Q. What is your opinion as to whether he understood the warning ?
A. The defendant told me he understood his constitutional rights, yes sir."
¶14 We therefore find that the defendant was properly advised of his constitutional rights and that he understood the same; that the trial court properly admitted the confession for the jury to consider the issues of voluntariness and truthfulness.
¶15 The next contention of error raised by the defendant concerns the conduct of the Court in abdicating his position as an impartial arbitrator and becoming an advocate for the state, taking over the questioning of the State's witness. This Court dealt with a similar proposition in the recent case of Lambert v. State, Okl.Cr., 471 P.2d 935, wherein we stated in the first paragraph of the Syllabus:
"A trial judge has the right, in the exercise of his discretion, to ask of any witness such questions as will tend to elicit the truth, and so long as the judge does not, by his questions or conduct, indicate his views as to the matters at issue, a defendant will not be heard to complain of any question asked by him which is reasonably calculated to elicit the truth."

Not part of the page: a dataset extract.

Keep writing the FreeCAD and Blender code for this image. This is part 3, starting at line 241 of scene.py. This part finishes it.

An examination of the record reveals that the only questions the trial court asked a witness were outside the presence of the jury. The court was merely conducting a hearing, as required by Jackson v. Denno, 378 U.S. 368, 84 S. Ct. 1774, 12 L. Ed. 2d 908, and not only had the right, but the duty, to elicit the truth to make a proper ruling. Thus, we feel that this proposition is wholly without merit.

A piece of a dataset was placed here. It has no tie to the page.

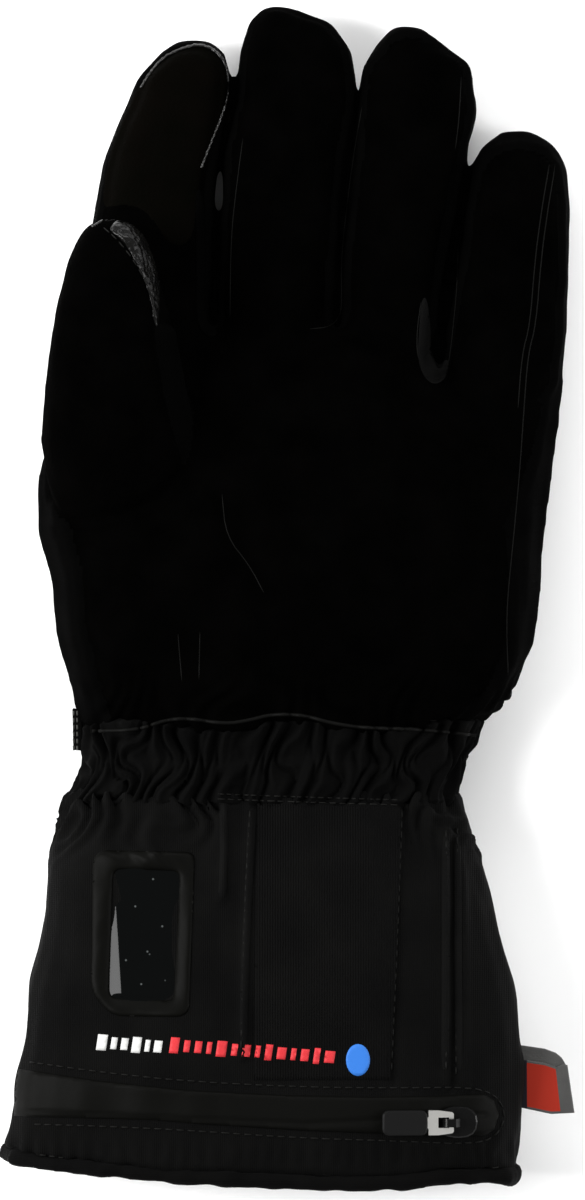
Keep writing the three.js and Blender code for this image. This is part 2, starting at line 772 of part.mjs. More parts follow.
function cuffTube(inset) {
  return tube({
    rows: cuffRows, sides: foldCount * foldSides, innerSides: 20, power: cuffPower,
    openStart: true, openEnd: true, warp: cuffWarp,
  }, inset);
}

// Height of the cuff's upper surface at a point in plan.
function cuffTop(x, y) {
  const along = (y - cuffStart) / (cuffLength - cuffStart);
  const [middleX, middleZ, halfWidth, halfDepth] = ['x', 'z', 'halfWidth', 'halfDepth']
    .map((key) => columnAt(cuffRows, key, along));
  const across = Math.min(Math.abs(x - middleX) / halfWidth, 1);
  return middleZ + halfDepth * (1 - across ** cuffPower) ** (1 / cuffPower) + bulgeAt(x, y);
}

// A layer on the cuff's upper side, between two distances off its surface, inside a plan outline.
function cuffLayer(low, high, prism) {
  return cuffTube(-high).subtract(cuffTube(-low)).intersect(prism);
}

const cuffMiddleZ = cuffDepth / 2;
const windowOutline = (width, height, radius) => planPrism(
  placed(roundedRectangle(width, height, radius), windowCentreX, windowCentreY, -windowTilt),
  cuffMiddleZ, farAway);
const paneWidth = windowWidth + 2 * windowLap;
const paneLength = windowLength + 2 * windowLap;
const paneRadius = windowRadius + windowLap;
const recess = windowOutline(paneWidth + 2 * clearance, paneLength + 2 * clearance, paneRadius + clearance)
  .subtract(cuffTube(windowPaneThickness + clearance));
const cuffShell = cuffTube(0).subtract(cuffTube(cuffWall)).subtract(recess);

function sidePanelPrism(grow) {
  const seam = sideSeamSections.map((s) => new THREE.Vector2(
    s.across * cuffMouthWidth - grow, THREE.MathUtils.lerp(-overrun, cuffLength + overrun, s.along)));
  const outline = [
    ...seam.reverse(),
    new THREE.Vector2(farAway, -overrun),
    new THREE.Vector2(farAway, cuffLength + overrun),
  ];
  return planPrism(outline, sidePanelHeight - grow, farAway);
}

addPiece('cuff_panel', cuffShell.subtract(sidePanelPrism(clearance)), cuffCloth);
addPiece('cuff_side_panel', cuffShell.intersect(sidePanelPrism(0)), cuffCloth);

const pocketPrism = planPrism(
  placed(roundedRectangle(pocketWidth, pocketLength, pocketRadius, 2), pocketCentreX, pocketCentreY, 0),
  cuffMiddleZ, farAway);
addPiece('pocket_panel', cuffLayer(clearance, clearance + pocketThickness, pocketPrism), ribCloth);

addPiece('window_pane', cuffTube(0).subtract(cuffTube(windowPaneThickness))
  .intersect(windowOutline(paneWidth, paneLength, paneRadius)), film);
const frameOuter = windowOutline(
  windowWidth + 2 * windowBorder, windowLength + 2 * windowBorder, windowRadius + windowBorder / 2);
addPiece('window_frame', cuffLayer(clearance, clearance + windowFrameThickness,
  frameOuter.subtract(windowOutline(windowWidth, windowLength, windowRadius))), coatedTape);

// Zip: a coated strip from the left edge to a round end, with its slider and pull

function zipOutline() {
  const radius = zipWidth / 2;
  const endX = zipEndX - radius;
  const stations = [-0.5 * cuffMouthWidth - overrun, -0.3 * cuffMouthWidth, 0, 0.2 * cuffMouthWidth];
  const lower = stations.map((x) => new THREE.Vector2(x, zipLine(x) - radius));
  const upper = stations.map((x) => new THREE.Vector2(x, zipLine(x) + radius)).reverse();
  const end = [-90, -45, 0, 45, 90].map((degrees) => {
    const angle = THREE.MathUtils.degToRad(degrees);
    return new THREE.Vector2(endX + radius * Math.cos(angle), zipCentreY + radius * Math.sin(angle));
  });
  return [...lower, ...end, ...upper];
}

addPiece('zip_tape', cuffLayer(clearance, clearance + zipThickness,
  planPrism(zipOutline(), zipLowest, farAway)), coatedTape);

const tapeTop = (x) => cuffTop(x, zipCentreY) + clearance + zipThickness;
const sliderCentreX = zipEndX - sliderFromEnd;
const pivotX = sliderCentreX - bridgeOffset;
const pivotAbove = sliderHeight + bridgeOpening / 2;
const pivotZ = tapeTop(pivotX) + pivotAbove;

// The slider's outline: an oval plate that narrows towards its round end.
function sliderShape() {
  const shape = new THREE.Shape();
  const narrow = sliderNarrowShare * sliderWidth;
  const shoulder = sliderShoulderShare * sliderLength;
  shape.moveTo(-sliderLength / 2, -narrow);
  shape.quadraticCurveTo(-shoulder, -sliderWidth / 2, 0, -sliderWidth / 2);
  shape.quadraticCurveTo(sliderLength / 2, -sliderWidth / 2, sliderLength / 2, 0);
  shape.quadraticCurveTo(sliderLength / 2, sliderWidth / 2, 0, sliderWidth / 2);
  shape.quadraticCurveTo(-shoulder, sliderWidth / 2, -sliderLength / 2, narrow);
  return shape;
}

const sliderBase = new THREE.ExtrudeGeometry(sliderShape(), {
  depth: sliderHeight + overrun - bevel, curveSegments: 4, bevelSize: bevel, bevelOffset: -bevel,
  bevelThickness: bevel, bevelSegments: 1,
});
sliderBase.translate(sliderCentreX, zipCentreY, pivotZ - pivotAbove - overrun);

// The bridge: an arch over the crossbar of the link, standing on the slider.
const archHalf = bridgeOpening / 2 + bridgeBar;
const archHigh = bridgeOpening / 2 + bridgeBar;
const arch = [
  new THREE.Vector2(-archHalf, -pivotAbove + bevel),
  new THREE.Vector2(-bridgeOpening / 2, -pivotAbove + bevel),
  new THREE.Vector2(-bridgeOpening / 2, bridgeOpening / 2),
  new THREE.Vector2(bridgeOpening / 2, bridgeOpening / 2),
  new THREE.Vector2(bridgeOpening / 2, -pivotAbove + bevel),
  new THREE.Vector2(archHalf, -pivotAbove + bevel),
  new THREE.Vector2(archHalf, bridgeBar / 2),
  new THREE.Vector2(bridgeOpening / 2, archHigh),
  new THREE.Vector2(-bridgeOpening / 2, archHigh),
  new THREE.Vector2(-archHalf, bridgeBar / 2),
];
const bridge = new THREE.ExtrudeGeometry(
  new THREE.Shape(arch), { depth: bridgeWidth, bevelEnabled: false });
bridge.rotateX(Math.PI / 2);
bridge.translate(pivotX, zipCentreY + bridgeWidth / 2, pivotZ);
const sliderSeat = cuffTube(-2 * clearance - zipThickness);
addPiece('zip_slider', toSolid(sliderBase).add(toSolid(bridge)).subtract(sliderSeat), glossBlack);

// The pull: a metal link through the bridge and a flat tab, which swing together about the crossbar.
const slotEnd = Math.hypot(archHalf, archHigh) + clearance;
const slotHalf = bridgeWidth / 2 + clearance;
const plateEnd = slotEnd + linkPlate;
const tongueEnd = plateEnd + linkTongue;
const linkHalf = slotHalf + linkArm;
const linkOutline = new THREE.Shape([
  new THREE.Vector2(crossbarRadius, -linkHalf + bevel),
  new THREE.Vector2(crossbarRadius, linkHalf - bevel),
  new THREE.Vector2(crossbarRadius - bevel, linkHalf),
  new THREE.Vector2(-slotEnd, linkHalf + linkFlare),
  new THREE.Vector2(-plateEnd, linkHalf + linkFlare),
  new THREE.Vector2(-plateEnd, tongueHalf),
  new THREE.Vector2(-tongueEnd, tongueHalf),
  new THREE.Vector2(-tongueEnd, -tongueHalf),
  new THREE.Vector2(-plateEnd, -tongueHalf),
  new THREE.Vector2(-plateEnd, -linkHalf - linkFlare),
  new THREE.Vector2(-slotEnd, -linkHalf - linkFlare),
  new THREE.Vector2(crossbarRadius - bevel, -linkHalf),
]);
linkOutline.holes.push(new THREE.Path([
  new THREE.Vector2(-crossbarRadius, -slotHalf),
  new THREE.Vector2(-crossbarRadius, slotHalf),
  new THREE.Vector2(-slotEnd, slotHalf),
  new THREE.Vector2(-slotEnd, -slotHalf),
]));
const linkThickness = 2 * crossbarRadius;
const linkGeometry = new THREE.ExtrudeGeometry(linkOutline, { depth: linkThickness, bevelEnabled: false });
linkGeometry.translate(0, 0, -crossbarRadius);

const tabStart = plateEnd + clearance;
const tabEnd = tabStart + tabLength;
const tabHalfThickness = crossbarRadius + clearance + tabSkin;
const tabRim = roundedRectangle(tabLength - 2 * bevel, tabWidth - 2 * bevel, tabRadius, 3);
const tabOuter = new THREE.ExtrudeGeometry(new THREE.Shape(placed(tabRim, -(tabStart + tabEnd) / 2, 0, 0)), {
  depth: 2 * (tabHalfThickness - bevel), bevelSize: bevel, bevelThickness: bevel, bevelSegments: 1,
});
tabOuter.translate(0, 0, -(tabHalfThickness - bevel));
const tabPocket = planPrism([
  new THREE.Vector2(-tongueEnd - clearance, -tongueHalf - clearance),
  new THREE.Vector2(overrun, -tongueHalf - clearance),
  new THREE.Vector2(overrun, tongueHalf + clearance),
  new THREE.Vector2(-tongueEnd - clearance, tongueHalf + clearance),
], -crossbarRadius - clearance, crossbarRadius + clearance);

// At rest the tab's far end lies just above the tape.
const tabRestZ = tapeTop(pivotX - tabEnd) + tabHalfThickness + 2 * clearance;
const pull = new THREE.Group();
pull.position.set(pivotX, zipCentreY, pivotZ);
pull.rotation.y = Math.atan2(tabRestZ - pivotZ, tabEnd);
group.add(pull);
pull.add(namedMesh('zip_pull_link', toSolid(linkGeometry), metal));
pull.add(namedMesh('zip_pull_tab', toSolid(tabOuter).subtract(tabPocket), rubber));

// Rolled binding round the cuff's mouth
const mouth = cuffRows[0];
const bindingRows = bindingSections.map((s) => ({
  ...mouth,
  y: s.along * hemBindingWidth,
  halfWidth: mouth.halfWidth + s.proud * hemBindingProud,
  halfDepth: mouth.halfDepth + s.proud * hemBindingProud,
}));

function bindingTube(inset) {
  return tube({
    rows: bindingRows, sides: 26, innerSides: 16, power: cuffPower,
    openStart: true, openEnd: true, warp: cuffWarp,
  }, inset);
}

addPiece('hem_binding', bindingTube(0).subtract(bindingTube(cuffWall)), sideCloth);

// Flat flaps that are sewn into the edge seams: the folded label and the wrist's small tab

const labelX = cuffRows[0].x + cuffRows[0].halfWidth;
const labelOutline = [
  new THREE.Vector2(labelX - labelLength, labelCentreY + labelWidth / 2),
  new THREE.Vector2(labelX - labelLength, labelCentreY - labelWidth / 2),
  new THREE.Vector2(labelX + labelLength - labelSlant, labelCentreY - labelWidth / 2),
  new THREE.Vector2(labelX + labelLength, labelCentreY + labelWidth / 2 - labelSlant),
  new THREE.Vector2(labelX + labelLength - labelSlant, labelCentreY + labelWidth / 2),
];
addPiece('side_label', planPrism(labelOutline, labelHeight, labelHeight + labelThickness)
  .subtract(cuffTube(-clearance)), satin);

const flapX = gatherRows[2].x - gatherRows[2].halfWidth;
const flapY = palmStart - clearance / 2;
const flapOutline = placed(
  roundedRectangle(2 * tabFlapLength, tabFlapWidth, labelThickness, 2), flapX, flapY, 0);
addPiece('wrist_tab', planPrism(flapOutline, tabFlapHeight, tabFlapHeight + labelThickness)
  .subtract(handClear).subtract(gatherTube(-clearance)), sideCloth);

// The whole glove stands on the middle of its box's underside

group.updateMatrixWorld(true);
const box = new THREE.Box3().setFromObject(group, true);
const middle = box.getCenter(new THREE.Vector3());
const glove = new THREE.Group();
group.position.set(-middle.x, -middle.y, -box.min.z);
glove.add(group);

export default glove;
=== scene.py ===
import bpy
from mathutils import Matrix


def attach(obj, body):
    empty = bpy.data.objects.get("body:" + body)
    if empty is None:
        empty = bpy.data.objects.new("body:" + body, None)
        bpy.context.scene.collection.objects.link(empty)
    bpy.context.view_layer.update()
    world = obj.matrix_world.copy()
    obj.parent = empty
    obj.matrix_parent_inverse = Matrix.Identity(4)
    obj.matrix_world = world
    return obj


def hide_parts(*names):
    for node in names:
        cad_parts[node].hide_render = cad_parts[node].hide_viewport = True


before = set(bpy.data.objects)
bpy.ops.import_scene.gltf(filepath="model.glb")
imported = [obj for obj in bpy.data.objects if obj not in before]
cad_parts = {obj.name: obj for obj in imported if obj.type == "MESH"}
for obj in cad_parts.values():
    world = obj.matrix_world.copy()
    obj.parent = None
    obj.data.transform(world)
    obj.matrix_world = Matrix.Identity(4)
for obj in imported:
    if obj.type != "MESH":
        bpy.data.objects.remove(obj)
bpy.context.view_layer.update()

import math

import bmesh
import bpy
import numpy as np
from mathutils import Vector
from mathutils.bvhtree import BVHTree
from mathutils.geometry import delaunay_2d_cdt

MM = 0.001

# The photograph's frame: one pixel is this many metres at the height of the glove's outline,
# and the frame's origin lies under this pixel.
PHOTO_PX = (585, 1200)
PIXEL = 0.27 * MM
ORIGIN_PX = (288.98, 598.15)
OUTLINE_HEIGHT = 22 * MM
CAMERA_DISTANCE = 1.9
SENSOR_MM = 36.0
FLOOR_SIZE = 6.0
FLOOR_CLEARANCE = 0.8 * MM
WORLD_STRENGTH = 0.42
SOFTBOXES = [
    # name, place and size in metres, power in watts
    ("left_softbox", (-1.05, 0.02, 0.75), (0.5, 1.2), 34),
    ("right_softbox", (1.1, -0.1, 0.6), (0.4, 1.4), 15),
    ("top_softbox", (0.1, 1.2, 0.9), (1.2, 0.5), 16),
]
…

¶16 The defendant's final proposition concerns the prosecutrix subsequent retraction, by deposition, of her testimony given at the trial. We have carefully reviewed the deposition of the daughter and find that it was taken more than a year from the date of the trial. There is no showing that the District Attorney's office was notified of the taking of the deposition and as a result, no cross-examination.
¶17 We note that the defendant does not cite any authority that would allow this Court to consider this deposition. This Court has repeatedly held that it is necessary for counsel for plaintiff in error not only to assert error, but to support his contentions by both argument and the citation of authorities. Where this is not done, and it is apparent that the defendant has been deprived of no fundamental rights, this Court will not search the books for authorities to support the mere assertion that the trial court has erred. See Sandefur v. State, Okl.Cr., 461 P.2d 954 and Collins v. State, Okl.Cr., 407 P.2d 609.

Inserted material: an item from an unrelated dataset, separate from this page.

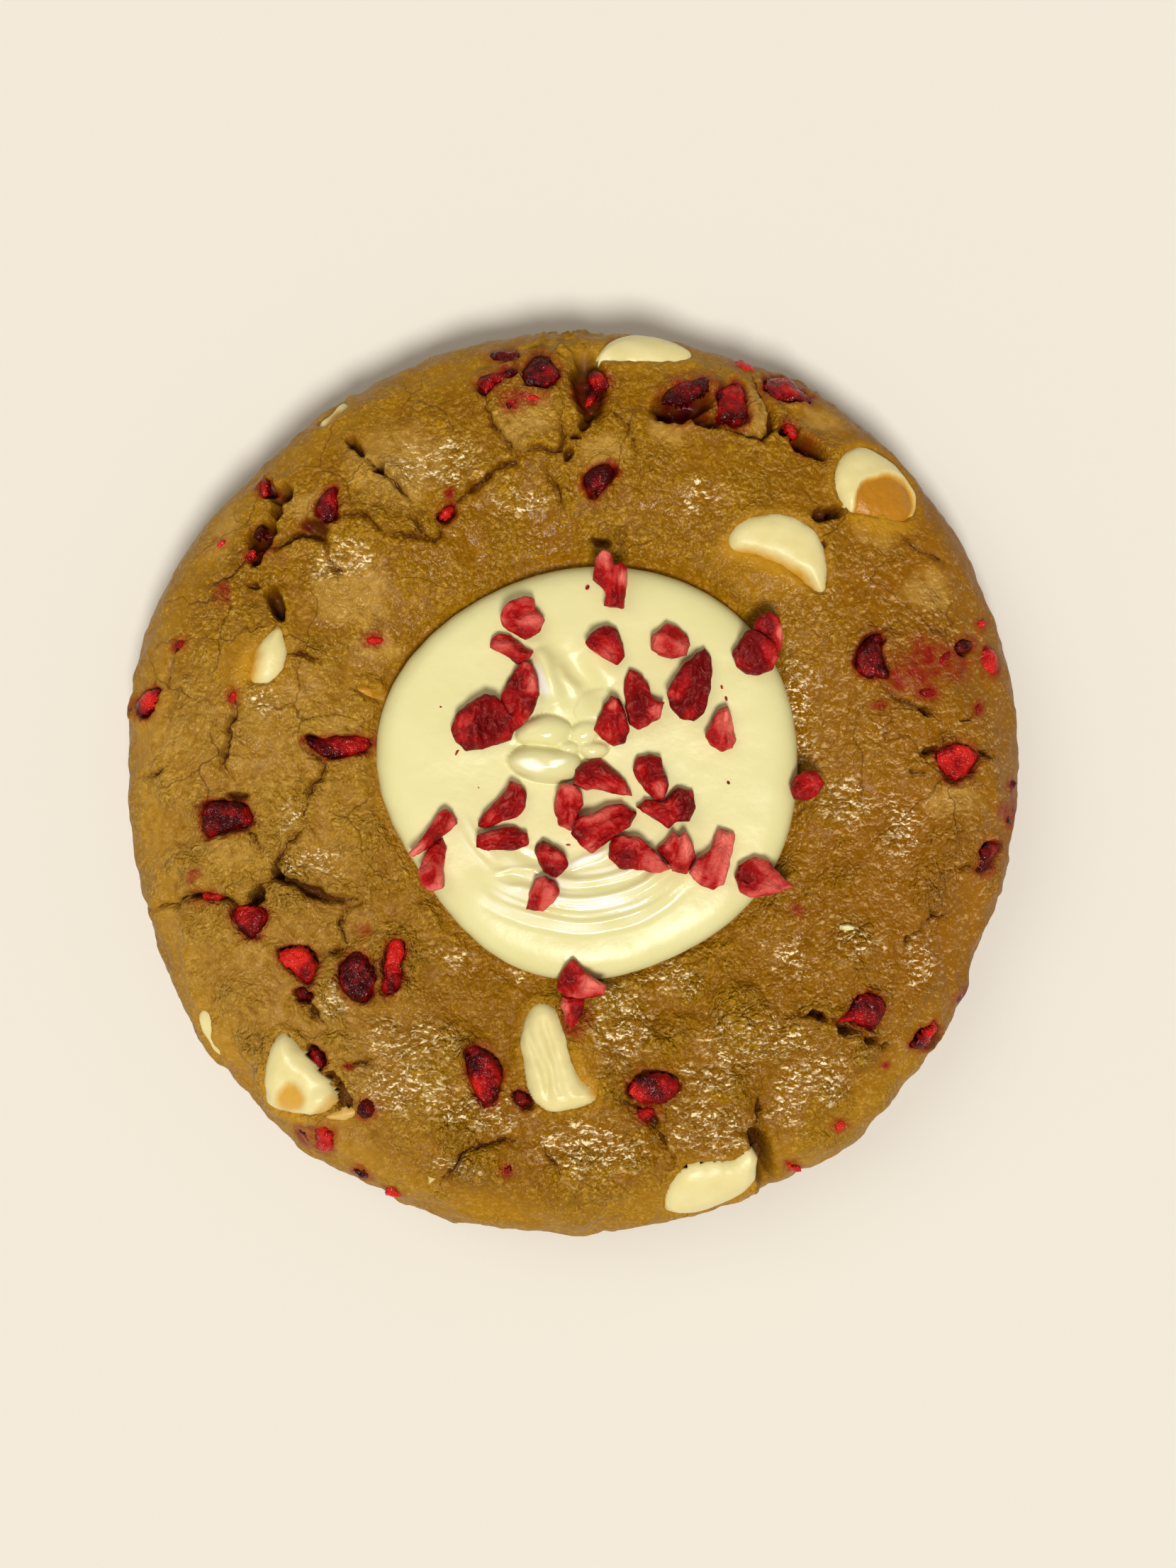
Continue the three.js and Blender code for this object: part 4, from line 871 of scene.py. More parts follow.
# Folds in the chocolate: width, height and path.
FOLDS = [
    (2.0, 1.2, [(-3.8, 14.4), (-3.0, 12.4), (-2.4, 10.6), (-1.6, 8.4)]),
    (1.2, 0.5, [(-1.6, 12.6), (-0.8, 11.0), (0.6, 9.4)]),
    (2.2, -0.45, [(-0.4, 13.6), (0.6, 11.6), (1.8, 10.0), (3.4, 8.8)]),
    (2.4, 0.35, [(1.8, 14.2), (2.8, 12.2), (4.4, 10.6)]),
    (0.7, 0.5, [(-0.6, -9.0), (1.0, -8.2), (2.5, -7.7), (3.8, -6.9)]),
    (0.5, 0.3, [(-8.6, -9.6), (-6.2, -9.1), (-3.9, -9.2)]),
    (0.5, 0.28, [(-8.5, -10.3), (-7.0, -10.9), (-5.4, -11.1)]),
    (0.7, -0.35, [(-6.4, 3.9), (-4.0, 3.9), (-1.4, 3.4)]),
]


def disc_profile():
    """The disc's section: a crowned top, a full round edge and a wall down into the dough."""
    full = DISC_OUTLINE.mean()
    turn = np.linspace(0, math.pi / 2, 2000)
    radius = full * np.sin(turn) ** (2 / DISC_SQUARENESS)
    height = DISC_EDGE + (DISC_TOP - DISC_EDGE) * np.cos(turn)
    length = np.concatenate([[0], np.cumsum(np.hypot(np.diff(radius), np.diff(height)))])
    stops = np.arange(0, length[-1], DISC_STEP)
    top = np.column_stack([np.interp(stops, length, radius), np.interp(stops, length, height)])
    wall = [(full, DISC_EDGE), (full, DISC_EDGE - 1), (full - 0.5, DISC_FLOOR), (0, DISC_FLOOR)]
    return np.concatenate([top, wall])


filling = spun("white_chocolate_disc", disc_profile(), DISC_SEGMENTS)
disc = read(filling, "co")
disc_stretch = np.interp(np.arctan2(disc[:, 1], disc[:, 0]), slots, DISC_OUTLINE) / DISC_OUTLINE.mean()
disc[:, :2] = disc[:, :2] * disc_stretch[:, None] + DISC_CENTRE
on_disc = smoothstep(DISC_EDGE, DISC_EDGE + 1.5, disc[:, 2])
rise = 0.22 * ripple(disc, 9.0, 21) + 0.06 * ripple(disc, 3.0, 22)
dollop = np.zeros(len(disc))
for x, y, heading, length, width, height in MOUNDS:
    far = off_spot(disc[:, :2] + 0.25 * ripple(disc, 2.5, 24)[:, None], x, y, heading, length, width)
    dollop = np.maximum(dollop, height * np.sqrt(np.clip(1.05 - far ** 2, 0, 1)))
rise += dollop
for width, height, path in FOLDS:
    distance, along = off_path(disc[:, :2] + 0.15 * ripple(disc, 2.0, 25)[:, None], path)[:2]
    rise += height * tapering(along, 0.02) * hump(distance, 0.55 * width)
dx, dy = (disc[:, :2] - SPOON_CENTRE).T
sweep = np.degrees(np.arctan2(dy, dx)) % 360
spread = np.hypot(dx, dy) + 0.3 * ripple(disc, 5.0, 23)
swept = smoothstep(228, 246, sweep) * smoothstep(322, 300, sweep) * smoothstep(9.8, 11.2, spread)
swept *= smoothstep(18.6, 17.0, spread)
rise += SPOON_WAVE * swept * np.sin(2 * math.pi * spread / SPOON_PITCH)
# Painted highlights on the faces of the spoon's waves and ridges, on the left part of the sweep.
painted_highlight = 0.7 * swept * smoothstep(0.2, -0.7, np.cos(2 * math.pi * spread / SPOON_PITCH))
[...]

¶18 Although the defendant does not contend the trial court has erred, we feel the same principle of law should apply. We, thus, must deny the defendant's request that the case should be reversed on this point.
¶19 The defendant has filed in this Court, in addition to his Petition in Error, a Petition for Writ of Error Coram Nobis, attaching thereto the before mentioned deposition of the prosecutrix. This Court is deeply concerned with the discrepancies as to her testimony; however, we must hold that the proper administration of justice requires that the writ be denied. We feel that the appropriate remedy would be that the defendant file an application for post conviction relief with the trial court under the provisions of 22 O.S.Supp. 1970 §§ 1080[22-1080]-1088[22-1088]. This type action is subject to appeal wherein this Court may properly rule on said matters.
¶20 In conclusion, we observe that the evidence supports the verdict of the jury, the record is free of any error which would justify modification or reversal, the punishment imposed was well within the range provided by law, and for these reasons, the judgment and sentence appealed from is affirmed.
BRETT, P.J., and NIX, J., concur.
1 Page 224 of the Casemade. "JUDGE PARR: For your general objection to the jury panel, in view of the fact that Carmon C. Harris, Presiding Judge of the District Court, issued an order on September 18, 1969, stating that all of the cases, criminal cases could not be disposed of in the two week period and that, `the jury panel heretofore called for jury service on the 9th day of September for a period of two weeks be, and hereby are, required to remain upon jury service for the additional six days from the 23rd day of September, it appearing that the remainder of the jury business of the September docket, as heretofore set out, may be concluded within said six days,' and because this is the first day of that third week, I'll overrule the motion to quash the jury panel and the objections, all the objections, based on the motion to quash the jury panel because I think the panel is properly, duly and legally and statutorily brought back for the third week. Go ahead."
Page 238 of the Casemade: "JUDGE PARR: The motion to quash the jury panel is overruled because of the Order issued by the Presiding Judge of which I had a certified copy filed in this case."